Amnesty International et d’autres organisations présentes sur le terrain ont signalé que le gaz lacrymogène avait été employé à mauvais escient dans des lieux confinés où il présentait un risque accru pour la santé.

« Plusieurs mois se sont écoulés et les autorités turques n’ont toujours pas mené d’enquête indépendante et impartiale sur le recours généralisé et abusif à la force par la police contre des manifestants pacifiques à Istanbul et dans d’autres villes, a ajouté Andrew Gardner.

« Les partenaires internationaux – notamment l’Union européenne – doivent prier instamment les autorités turques de traduire en justice les responsables présumés du recours excessif à la force et de veiller à ce que tous les policiers soient formés comme il se doit pour répondre aux manifestations pacifiques conformément aux normes internationales. »

Traité sur le commerce des armes
Amnesty International a noté que le recours abusif et illégal à la force contre les manifestants par les forces de sécurité en Turquie soulignait également l’urgence de l’entrée en vigueur du Traité sur le commerce des armes (TCA) récemment adopté, que la Turquie a signé le 2 juillet 2013.
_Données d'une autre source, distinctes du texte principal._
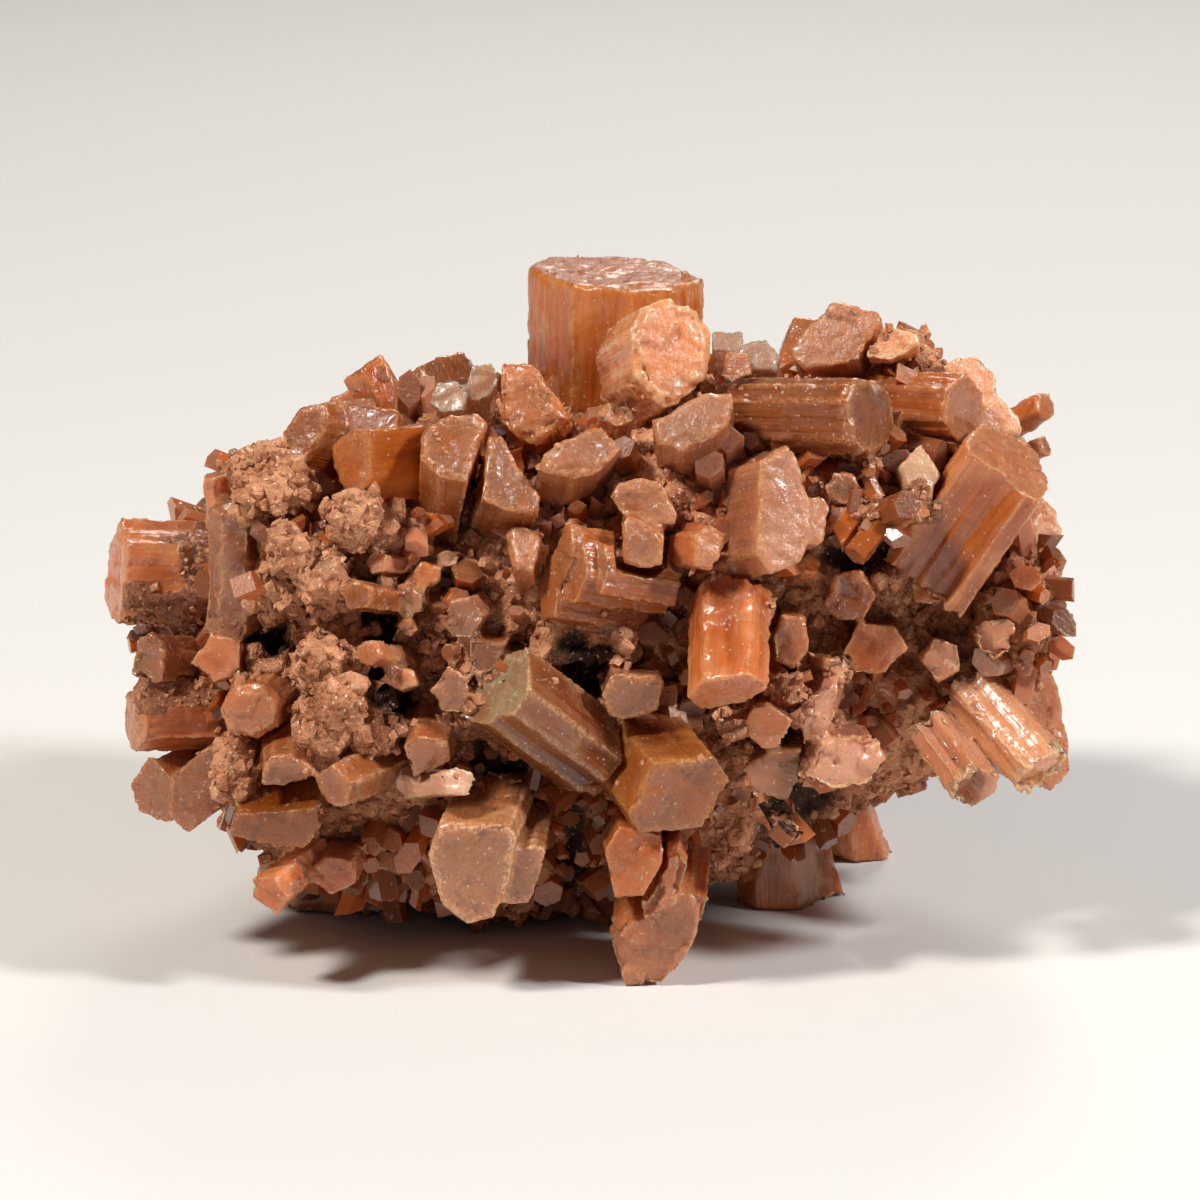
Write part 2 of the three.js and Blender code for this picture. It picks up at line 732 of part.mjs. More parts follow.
// Small crystals of the front that grow on the core
const smallFront = [
  faced(
    [[-15.9, 7.9], [-14.6, 8.4], [-11.5, 8.3], [-11.2, 7.5], [-12, 7], [-14.9, 6.7]],
    0,
    [0.5, 1.6, 6],
  ),
  faced(
    [[-13.5, 9.3], [-13.2, 10.7], [-11, 10.6], [-10.9, 9.3], [-11.8, 8.3], [-13, 8.2]],
    -1,
    [0.2, 0.6, 6],
  ),
  faced([[17.4, 31.4], [18.9, 31.8], [19.9, 31.2], [19.2, 29.7], [17.4, 29.5]], -0.5, [0, 1, 6]),
  faced(
    [[15.5, 32.6], [16.2, 33.6], [17.5, 33.4], [17.9, 32.2], [17.2, 31.3], [15.8, 31.5]],
    -1,
    [0.5, 0.2, 6],
  ),
  faced(
    [[10.1, 17], [10.6, 17.8], [11.8, 18.1], [13.6, 17], [12.5, 15], [11.3, 14.9], [10.3, 15.9]],
    -0.5,
    [0, 0.6, 6],
  ),
  column([-23.8, 31.2], -2, [-0.3, -8, 2.5], [3.7, 3.4, 0]),
  column([-25.1, 33.4], -2.5, [0.4, -6, 1.5], [2, 1.9, 20]),
  faced([[-8.3, 22.4], [-5.6, 22.3], [-6.3, 20.4], [-7.5, 19.5], [-8.3, 20.2]], -0.5, [0.6, 0.8, 6]),
  faced(
    [[-10.1, 23.4], [-9.6, 25], [-8, 25.3], [-7.2, 24], [-8, 22.4], [-9.4, 22.4]],
    -0.9,
    [1.2, 0.6, 6],
  ),
  faced(
    [[28.2, 27.4], [30.2, 27.3], [30.2, 23], [29.8, 22], [29.5, 20.5], [28.2, 20.6]],
    -2,
    [-2.6, 0.3, 7],
  ),
  column([-21.3, 33.6], -0.5, [1, -4, 4], [3.8, 3, 10]),
  faced(
    [[-30.9, 20], [-30.4, 22.4], [-29.2, 22.9], [-28.5, 21.6], [-28.6, 19.6], [-30, 19.2]],
    -0.5,
    [3.4, -0.3, 6],
  ),
  column([-24.9, 6.9], -2, [1.6, 4, 5], [2.8, 2.6, 0]),
  column([-25.9, 8.3], -1.5, [3, 2.2, 5], [2, 2, 0]),
  faced([[-3.2, 22], [-1.5, 23.8], [1, 23.9], [2.4, 22.8], [1.6, 21], [-1.4, 20.6]], -3, [0.4, 0.5, 6]),
  faced([[10, 13.8], [12, 14.9], [14, 15.2], [13.9, 13], [12.9, 11.6], [10.8, 12.3]], -2, [0.5, 1, 6]),
  faced(
    [[15.3, 24.6], [16.2, 26.7], [18, 26.9], [19, 25.2], [18.2, 23.6], [16.2, 23.5]],
    -4,
    [0.3, 0.8, 5],
  ),
  faced(
    [[16.5, 21.4], [17.6, 23.4], [20.2, 23.4], [21, 21.8], [19.6, 20], [17.4, 20]],
    -5,
    [0.3, 0.5, 5],
  ),
  faced([[-14, 29.6], [-12.9, 30.6], [-11.6, 29.9], [-11.7, 28.2], [-13.2, 27.8]], -3, [0.5, 0, 6]),
  faced(
    [[-12.1, 26.7], [-11.5, 27.6], [-10.4, 27.5], [-9.9, 26.6], [-10.5, 25.8], [-11.6, 25.8]],
    -2,
    [0, 0, 6],
  ),
  faced([[-10.5, 28], [-9.7, 28.6], [-8.8, 28.1], [-9, 27.3], [-10.1, 27.2]], -2, [0.5, -0.5, 6]),
  faced([[-12.9, 24.8], [-12, 25.9], [-11, 25.4], [-11.2, 24.2], [-12.2, 24]], -1.5, [0.5, 0, 6]),
  faced([[-13.3, 23.3], [-12.8, 23.9], [-12, 23.8], [-11.4, 23], [-12.2, 22.4]], -1.2, [0.4, 0, 6]),
  faced(
    [[-10.9, 19], [-9.6, 20.7], [-8.3, 19.8], [-8.1, 18.8], [-8.6, 17.4], [-10, 17.4]],
    -0.6,
    [0.6, 0.3, 6],
  ),
  faced([[-14.4, 19.6], [-13.4, 20.7], [-11.9, 20.4], [-11.5, 19.4], [-12.9, 18.8]], -1, [0.6, 0, 6]),
  faced([[-14.8, 18.6], [-13.4, 19], [-12.7, 17], [-13.4, 16], [-14.4, 16.2]], -1.6, [0.8, 0.2, 6]),
  faced([[-16.6, 14.1], [-14.2, 16.9], [-13.5, 16], [-14.9, 14.2]], -1, [0.4, 0.4, 6]),
  faced([[-15.6, 9.4], [-15, 10.1], [-14.3, 9.8], [-14.2, 8.8], [-15.2, 8.6]], -0.6, [0.5, 0.4, 6]),
  faced([[-17, 10.4], [-16.4, 11.2], [-15.5, 10.8], [-15.7, 9.7], [-16.6, 9.6]], -0.8, [0.5, 0.4, 6]),
  faced([[-14.6, 5.2], [-14.3, 6.2], [-11.2, 5.6], [-11, 4.6], [-13.6, 4.1]], -2.5, [0.5, 1.4, 6]),
  faced([[-19.2, 6.4], [-18, 8], [-15.8, 7.8], [-15.6, 6], [-17.4, 5.2]], -2, [0.5, 1.4, 6]),
  faced([[-27, 20.8], [-25.4, 23], [-23.4, 22.4], [-23.4, 20], [-25.2, 19.4]], -1.5, [1, 0, 6]),
  faced([[-25, 12.8], [-24.2, 14.8], [-23, 14.6], [-22.8, 12.6], [-24, 12]], -0.8, [0.6, 0.4, 6]),
  faced([[17.9, 33.6], [18.4, 34.3], [19, 34], [19, 33.3], [18.3, 33.1]], -0.5, [0, 0, 6]),
  faced(
    [[12, 22.4], [12.6, 24], [14.2, 23.8], [14.5, 21.6], [13.4, 20.4], [12.2, 20.8]],
    -2.4,
    [0, 0.6, 6],
  ),
  faced(
    [[21.2, 26.2], [22.2, 27.6], [24, 27.2], [24.4, 25.6], [23, 24.6], [21.6, 24.9]],
    -4,
    [0, 0.4, 6],
  ),
  faced([[21.8, 21], [22.8, 22.4], [24.4, 22], [24.6, 20.2], [23, 19.4]], -4, [0, 0.4, 6]),
  faced([[20.4, 17], [21.6, 18.4], [23.4, 18], [23.6, 16.2], [22, 15.4]], -2.6, [0, 0.6, 6]),
  faced([[20.4, 13.2], [21.4, 14.6], [23, 14.2], [23.4, 12.8], [21.8, 12]], -1.5, [0, 0.8, 6]),
  faced([[24, 16.4], [24.6, 19.4], [26.2, 19], [26.2, 15.8], [25, 15]], -1.5, [0.2, 0.6, 6]),
  faced([[6.5, 6.6], [7.4, 8.5], [9.2, 8.3], [10.3, 6.8], [9.4, 5.2], [7.4, 5.2]], -3, [0, 1.2, 6]),
  faced([[-2.9, 2.6], [-2, 4], [-0.6, 3.8], [-0.2, 2.6], [-1.4, 2]], -3, [0, 1.6, 6]),
  faced([[-1.2, 0.8], [-0.2, 2], [1.2, 1.8], [1.6, 0.6], [0.4, 0.3]], -3, [0.2, 1.8, 7]),
  faced([[16, 9.6], [17.4, 11], [19.6, 10.8], [20, 9.4], [18, 8.4]], -6, [0, 1.6, 7]),
];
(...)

Ce traité contient des critères destinés à garantir une évaluation des risques avant toute autorisation d’exportation d’armes classiques, et son article 5 incite les États à appliquer les dispositions du texte à une gamme aussi large que possible d’armes classiques. Au regard des listes de contrôle très élaborées ayant fait l’objet d’accords internationaux, les produits irritants, les projectiles, le matériel servant à les lancer et les véhicules blindés sont considérés comme des armes classiques. Aux termes de l’article 7 du TCA, lorsqu’il existe un risque majeur que les armes soient utilisées pour commettre de graves violations du droit international relatif aux droits humains, ces exportations ne doivent pas être autorisées.

Outre le Brésil, l’Inde, la Corée du Sud et les États-Unis, les pays suivants ont fourni ou exprimé une volonté de fournir du matériel antiémeutes à la Turquie au cours des dernières années : la Belgique, la Chine, la République tchèque, Hong Kong, Israël et le Royaume-Uni.